═════ GIVEN MATERIAL

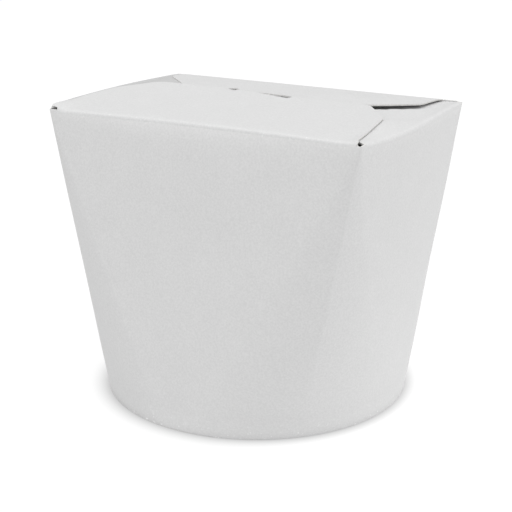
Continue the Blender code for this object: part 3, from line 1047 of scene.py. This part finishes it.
def floor_finish():
    """Opal white floor that glows evenly like a light table, with a painted contact shadow where its glow
    fades up to the box's edge, and a painted pool of light to the right of the box.
    """
    material, tree, surface = new_finish("white studio floor")
    surface.inputs["Base Color"].default_value = srgb("707070")
    surface.inputs["Roughness"].default_value = 0.9
    surface.inputs["Specular IOR Level"].default_value = 0.0
    surface.inputs["Emission Color"].default_value = srgb("FFFFFF")
    place = add(tree, "ShaderNodeTexCoord").outputs["Object"]
    from_middle = add(tree, "ShaderNodeVectorMath", {"operation": "LENGTH"}, {0: place})
    # Painted contact shadow: the glow is dimmed towards the box's edge
    nearness = add(
        tree,
        "ShaderNodeMapRange",
        {"From Min": BASE_RADIUS + PAINTED_SHADOW_RUN, "From Max": BASE_RADIUS, "To Min": 0.0, "To Max": 1.0},
        {"Value": from_middle.outputs["Value"]},
    )
    painted_shadow_depth = add(tree, "ShaderNodeMath", {"operation": "POWER", 1: 2.0}, {0: nearness.outputs["Result"]})
    glow = add(
        tree,
        "ShaderNodeMapRange",
        {"From Min": 0.0, "From Max": 1.0, "To Min": FLOOR_GLOW, "To Max": FLOOR_GLOW_IN_PAINTED_SHADOW},
        {"Value": painted_shadow_depth.outputs["Value"]},
    )
    # A painted pool of extra light: the floor glows brighter to the right of the box, and that fills the
    # lower part of its wall
    from_pool = add(
        tree,
        "ShaderNodeVectorMath",
        {"operation": "DISTANCE", 1: POOL_MIDDLE},
        {0: place},
    )
    pool = add(
        tree,
        "ShaderNodeMapRange",
        {"From Min": POOL_RADIUS, "From Max": 0.0, "To Min": 1.0, "To Max": POOL_GAIN},
        {"Value": from_pool.outputs["Value"]},
    )
    strength = add(
        tree,
        "ShaderNodeMath",
        {"operation": "MULTIPLY"},
        {0: glow.outputs["Result"], 1: pool.outputs["Result"]},
    )
    tree.links.new(strength.outputs["Value"], surface.inputs["Emission Strength"])
    return material


def studio_floor():
    half = FLOOR_HALF
    corners = [(-half, -half, 0), (half, -half, 0), (half, half, 0), (-half, half, 0)]
    mesh = bpy.data.meshes.new("studio_floor")
    mesh.from_pydata(corners, [], [(0, 1, 2, 3)])
    mesh.materials.append(floor_finish())
    floor = bpy.data.objects.new("studio_floor", mesh)
    bpy.context.scene.collection.objects.link(floor)


def soft_light(name, place, size, power):
    light = bpy.data.lights.new(name, "AREA")
    light.shape = "DISK"
    light.size = size
    light.energy = power
    lamp = bpy.data.objects.new(name, light)
    lamp.location = place
    lamp.rotation_euler = (Vector(LIGHTS_AIM) - Vector(place)).to_track_quat("-Z", "Y").to_euler()
    bpy.context.scene.collection.objects.link(lamp)


def studio_light():
    world = bpy.data.worlds.new("white studio")
    world.use_nodes = True
    tree = world.node_tree
    sky = tree.nodes["Background"]
    sky.inputs["Color"].default_value = srgb("FFFFFF")
    direction = add(tree, "ShaderNodeTexCoord").outputs["Generated"]
    slope = add(
        tree,
        "ShaderNodeVectorMath",
        {"operation": "DOT_PRODUCT", 1: SKY_SLOPE},
        {0: direction},
    )
    brightness = add(tree, "ShaderNodeMath", {"operation": "ADD", 1: SKY_LEVEL}, {0: slope.outputs["Value"]})
    tree.links.new(brightness.outputs["Value"], sky.inputs["Strength"])
    bpy.context.scene.world = world
    soft_light("softbox on the right", (0.9, 0.7, 0.14), size=0.8, power=2.85)
    soft_light("softbox over the front", (0.0, -0.31, 1.21), size=0.6, power=3.8)


def studio_camera():
    camera = bpy.data.objects.new("camera", bpy.data.cameras.new("camera"))
    camera.data.sensor_fit = "HORIZONTAL"
    camera.data.sensor_width = 36
    camera.data.lens = CAMERA_LENS
    camera.data.clip_start = 0.01
    camera.location = CAMERA_PLACE
    camera.rotation_euler = (math.radians(CAMERA_TILT), 0, math.radians(CAMERA_TURN))
    bpy.context.scene.collection.objects.link(camera)
    bpy.context.scene.camera = camera


studio_floor()
studio_light()
studio_camera()
bpy.context.scene.view_settings.view_transform = "Standard"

══════════

> _TASK GOAL_
Tally up the lines with the word "part" in them, and answer with that number by itself.

> _COMPLETED EXERCISE_
2